Earlier this year, a fresh controversy was sparked off when newly declassified documents revealed that the Intelligence Bureau kept Bose's relatives under close surveillance for two decades during Jawaharlal Nehru's tenure as Prime Minister. The revelations intensified demands for releasing all files related to the freedom fighter, so that the mystery around his death could be solved.

The BJP government, when in Opposition, had demanded the files be declassified but has now refrained from doing so on the grounds that such a move could jeopardize India's relations with the international community.

However, Netaji Subhash Chandra Bose's relatives, irked with reports of their family being spied on under Nehru's regime, demanded that at least the files that are in possession of the state government be released. Mamata Banerjee had maintained a stoic silence on the issue then. Interestingly, according to a Times of India report, the West Bengal government had in fact denied the existence of any secret files pertaining to Netaji.

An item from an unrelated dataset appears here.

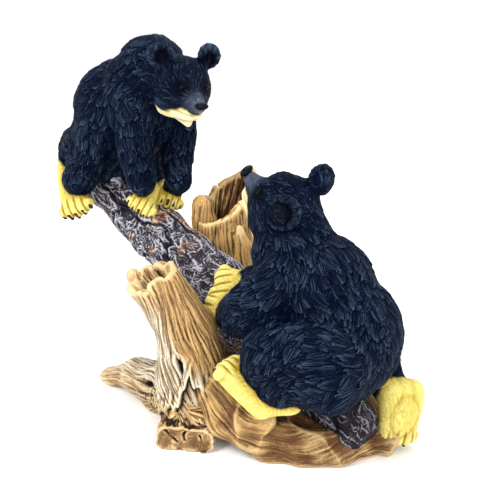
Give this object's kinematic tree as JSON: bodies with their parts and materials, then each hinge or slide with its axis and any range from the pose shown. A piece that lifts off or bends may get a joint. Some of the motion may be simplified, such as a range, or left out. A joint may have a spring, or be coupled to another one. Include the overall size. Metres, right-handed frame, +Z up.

In reply to an RTI, the state government had on February 25, 2014, said that it did not have any secret files on Netaji and that all the files it had had been declassified. However, just a month later, a home department letter stated that the files did exist and were available at a hidden location.

However, its a known fact that the West Bengal government always had access to these 64 files as stated in the in the status report of the Mukherjee Commission, set up to probe the sudden disappearance of Netaji.